The application specifically notes that, while cabinet was responding to a challenge to the November 2023 decision, the “competitive and investment issues” in the cabinet recommendation “are not confined to fibre networks but to the mandated service writ large.”
“By allowing the Big 3 to use wholesale HSA outside their respective territories, the Commission failed to consider the Big 3’s distinct advantages, including their ability to (i) leverage their existing balance sheets to offer low-priced, but temporary plans with the outcome of forcing the regional competitors out of the market; and to (ii) cross-subsidize their Internet plans by offering a wireless-wireline bundle,” the application said.
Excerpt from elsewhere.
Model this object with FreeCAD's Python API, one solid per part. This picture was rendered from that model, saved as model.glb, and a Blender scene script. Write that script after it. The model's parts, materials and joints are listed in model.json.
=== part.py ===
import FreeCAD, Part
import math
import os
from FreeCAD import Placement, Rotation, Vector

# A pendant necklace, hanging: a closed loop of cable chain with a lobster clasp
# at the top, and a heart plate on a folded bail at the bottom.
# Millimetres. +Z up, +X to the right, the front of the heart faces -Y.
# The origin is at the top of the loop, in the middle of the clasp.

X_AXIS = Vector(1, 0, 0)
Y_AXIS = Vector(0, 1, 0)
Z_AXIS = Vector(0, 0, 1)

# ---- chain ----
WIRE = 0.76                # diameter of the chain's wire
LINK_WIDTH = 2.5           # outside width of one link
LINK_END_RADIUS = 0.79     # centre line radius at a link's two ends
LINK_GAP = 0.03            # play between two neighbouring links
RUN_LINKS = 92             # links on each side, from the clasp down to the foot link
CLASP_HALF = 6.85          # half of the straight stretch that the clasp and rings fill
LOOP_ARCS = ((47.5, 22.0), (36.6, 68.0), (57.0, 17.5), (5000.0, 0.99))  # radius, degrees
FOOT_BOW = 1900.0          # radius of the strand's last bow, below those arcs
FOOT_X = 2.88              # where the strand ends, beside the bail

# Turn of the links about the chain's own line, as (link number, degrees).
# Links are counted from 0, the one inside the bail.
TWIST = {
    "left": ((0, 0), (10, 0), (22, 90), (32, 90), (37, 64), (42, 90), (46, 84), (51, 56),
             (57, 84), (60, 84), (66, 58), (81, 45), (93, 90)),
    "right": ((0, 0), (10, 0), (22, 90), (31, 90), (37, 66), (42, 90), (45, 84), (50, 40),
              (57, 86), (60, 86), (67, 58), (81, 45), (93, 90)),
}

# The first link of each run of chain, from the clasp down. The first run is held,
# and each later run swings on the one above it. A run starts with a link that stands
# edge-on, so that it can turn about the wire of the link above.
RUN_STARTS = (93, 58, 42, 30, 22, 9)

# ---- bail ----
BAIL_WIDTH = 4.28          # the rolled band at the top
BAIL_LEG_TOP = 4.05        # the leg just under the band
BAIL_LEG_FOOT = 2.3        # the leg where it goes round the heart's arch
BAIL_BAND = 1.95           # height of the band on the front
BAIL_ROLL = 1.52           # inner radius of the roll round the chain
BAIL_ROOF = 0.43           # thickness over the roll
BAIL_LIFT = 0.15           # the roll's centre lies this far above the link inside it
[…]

“These dominant carriers gain mandated access to markets where they presently have wireless facilities, allowing them to further grow their market share at a fraction of the cost compared to having to build facilities to serve the same markets,” the application added. “This access further entrenches their dominance in the Canadian telecommunications market to the detriment of regional facilities-based and service-based competitors.”
The large players, to be sure, have talked a lot about the importance of the bundle for customer loyalty and reduced churn, including Telus, which announced Tuesday that it has launched gigabit internet plans in Ontario and Quebec using the wholesale internet regime.
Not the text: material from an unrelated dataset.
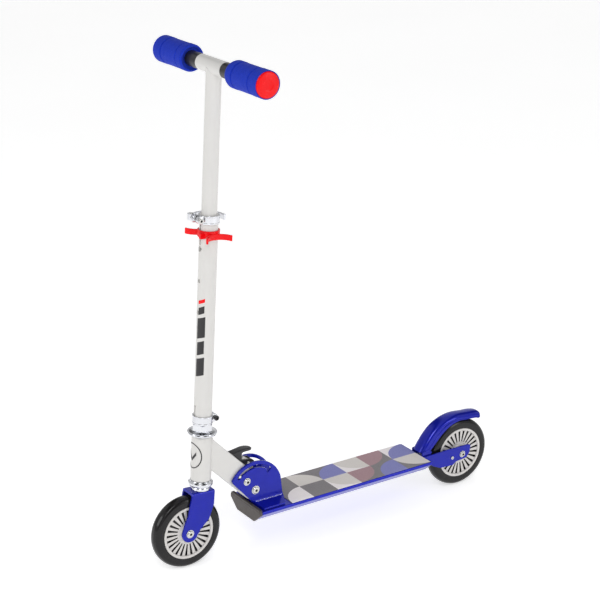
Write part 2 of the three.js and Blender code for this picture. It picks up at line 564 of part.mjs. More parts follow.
function addHandles() {
  const core = [
    [5, 2.5], [11.15, 2.5], [11.15, BAR.half + GAP], [12.5, BAR.half + GAP], [12.5, GRIP.end], [5, GRIP.end],
  ];
  const flange = 18;
  const grip = [
    [12.8, GRIP.start + 4], [16, GRIP.start + 4], [18.6, GRIP.start],
    [GRIP.r, GRIP.start + 5], [GRIP.r, GRIP.start + flange], [GRIP.r - 1.2, GRIP.start + flange + 1],
    [GRIP.r, GRIP.start + flange + 2], [GRIP.r, GRIP.end - flange - 2], [GRIP.r - 1.2, GRIP.end - flange - 1],
    [GRIP.r, GRIP.end - flange], [GRIP.r, GRIP.end], [12.8, GRIP.end],
  ];
  const cap = [
    [0, 128], [4.6, 128], [4.6, GRIP.end + GAP], [GRIP.r, GRIP.end + GAP], [GRIP.r, GRIP.end + 2.4],
    [GRIP.r - 2, GRIP.cap - 0.4], [0, GRIP.cap],
  ];
  for (const [name, side] of [['left', 1], ['right', -1]]) {
    const place = (profile, segments) => solid(alongY(turned(profile, segments), side).translate(0, 0, BAR.s));
    add(column, `handle_core_${name}`, place(core, 28), M.blackPlastic);
    add(column, `grip_${name}`, place(grip, 28), M.foam);
    add(column, `end_cap_${name}`, place(cap, 28), M.redPlastic);
  }
}

addDeck();
addFoldBracket();
addRearEnd();
addWheel('rear', frame, 0, WHEEL_R);
addNeck();
addHead();
addFork();
addWheel('front', column, FORK_OFFSET, AXLE_S);
addSteeringTube();
addHandlebar();
addHandles();

export default group;
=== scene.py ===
"""The visible surfaces of a child's folding kick scooter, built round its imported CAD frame.

Sizes are in millimetres in two local frames. BASE has its origin on the floor under the rear
axle, with x forward, y to the rider's left and z up. COLUMN stands on the steering axis, with
z running along that axis. `piece` turns a finished mesh into metres in the row frame.
"""

import json
import math

import bmesh
import bpy
from mathutils import Matrix, Vector


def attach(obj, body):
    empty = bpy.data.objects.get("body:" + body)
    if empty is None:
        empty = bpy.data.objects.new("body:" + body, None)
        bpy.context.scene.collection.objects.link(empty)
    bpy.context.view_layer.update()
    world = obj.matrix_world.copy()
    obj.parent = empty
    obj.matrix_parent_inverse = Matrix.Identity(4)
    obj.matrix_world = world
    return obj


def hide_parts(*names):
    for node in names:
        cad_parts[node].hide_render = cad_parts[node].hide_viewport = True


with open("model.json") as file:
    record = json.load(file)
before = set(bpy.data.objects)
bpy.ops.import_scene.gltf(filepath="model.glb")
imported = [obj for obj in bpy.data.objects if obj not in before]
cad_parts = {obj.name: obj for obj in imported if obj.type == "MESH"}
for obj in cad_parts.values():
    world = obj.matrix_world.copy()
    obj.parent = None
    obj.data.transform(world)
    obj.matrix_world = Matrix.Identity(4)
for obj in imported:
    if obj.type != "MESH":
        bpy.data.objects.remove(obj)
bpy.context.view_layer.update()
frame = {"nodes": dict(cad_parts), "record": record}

# ---- driving dimensions
MM = 0.001
RAKE = math.radians(3.45)
WHEEL_R = 62.5
SLOTS = 25  # round each wheel
AXLE = Vector((25.7, 0, 61.1))  # front axle, in COLUMN
BASE = Matrix.Translation((-281, 0, 0))
COLUMN = Matrix.Translation((259.02, 0, 0)) @ Matrix.Rotation(-RAKE, 4, "Y")
IN_COLUMN = COLUMN.inverted() @ BASE  # from BASE coordinates to COLUMN coordinates

# x and z, in BASE
PIVOT = Vector((436.9, 109.6))
STOP = Vector((453.2, 128.7))
LATCH = Vector((444.0, 157.5))
BRAKE = Vector((80.0, 71.0))
NECK_ANGLE = math.radians(46)
GUIDE_TRACK = 42.6  # the guide pin's distance from the pivot

# heights and radii in COLUMN
HEAD_TUBE_R = 17.2
TUBE_R, TUBE_BORE, TUBE_LOW, TUBE_HIGH = 15.0, 12.58, 248.0, 598.0
STEM_R = 12.5
BUTTON_S = 542.4
SETTING_STEP = 52.3
BAR_S = 830.5
GRIP_START, GRIP_END, GRIP_R = 64.0, 150.0, 21.8
WEB = 5.0  # half the thickness of a wheel's web, which the slots stop at; its faces in the slots are painted black as shade
CLAMP_BOLT = Vector((20.5, 0, 590.9))
CLIP_LOW, CLIP_HIGH = 562.1, 573.6


# ---- outlines
def rounded(points, radius=0.6, steps=4):
    """The closed outline with its corners rounded. A third number on a point is its own radius."""
    out = []
    for i, point in enumerate(points):
        here = Vector(point[:2])
        back = Vector(points[i - 1][:2]) - here
        ahead = Vector(points[(i + 1) % len(points)][:2]) - here
        size = point[2] if len(point) > 2 else radius
        half = back.angle(ahead) / 2
        if size <= 0 or half > math.radians(88):
            out.append(here)
            continue
        reach = min(size / math.tan(half), back.length * 0.49, ahead.length * 0.49)
        back.normalize()
        ahead.normalize()
        centre = here + (back + ahead).normalized() * reach / math.cos(half)
        start = here + back * reach - centre
        end = here + ahead * reach - centre
        sweep = math.pi - 2 * half
        for k in range(steps + 1):
            t = k / steps
            swung = start * math.sin((1 - t) * sweep) + end * math.sin(t * sweep)
            out.append(centre + swung / math.sin(sweep))
    return out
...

“While this [bundling] may create short-term benefits for consumers, it will, over the longer term, pose an existential risk to the regional facilities-based and service-based competitors and ultimately result in even more consolidation in the internet market,” the application says. “With the ability to leverage wholesale HSA rates, the Big 3 can undercut regional carriers and other independent ISPs using their economies of scale to provide wireless-wireline bundles and lock in an entire household to a term contract with the carrier.
“Many regional carriers and smaller ISPs do not provide wireless service (such as Cogeco and most CNOC members) while others lack a national network and can only compete within a narrower footprint,” it added.
In addition, the applicants say the wireline policy doesn’t make sense because it is not uniform with the CRTC’s policy on wireless, which bans the Big 3 from accessing the mobile virtual network operator (MVNO) framework because the incumbents don’t need regulatory assistance.
“The policy rationale for preventing a dominant class of carriers from accessing certain wholesale services at regulated rates, terms and conditions is straightforward. Dominant carriers have the means to expand their networks on their own or, if preferred, to negotiate commercial agreements with other carriers. They do not require the Commission’s assistance to secure this access,” the joint application says.
The MVNO regime also relies on commercial negotiation to set rates, with a regulator as arbiter of last resort, while the wholesale regime relies on commission-set rates. “New wireless entrants must negotiate MVNO and domestic roaming rates with the Big 3, who can leverage potentially below-cost mandated wholesale HSA rates,” the applicants say. “This puts regional carriers like Cogeco and Eastlink at a disadvantage, hindering their ability to offer competitive bundles.”
The application claims the CRTC’s neglect of this issue will not reduce barriers to entry into the market, which is required in cabinet’s policy direction to the CRTC, and “reduces competition, innovation and choice” in the sector.
The competitors are asking for the commission to bring their application together with the consultation it will launch at the behest of cabinet.
If allowed, the competitors will effectively be able to relitigate warnings they sent to the CRTC. The CRTC had previously denied – on the basis that it was still reviewing the wholesale access framework – an application from Bell, Cogeco, Eastlink, TekSavvy and CNOC requesting the Big 3 be banned from accessing the networks of the incumbent telcos because it would harm third-party competitors to the detriment of the market, competition and prices.
Regional competitors have long maintained that the wholesale internet regime was made for competitors and not for the national incumbents.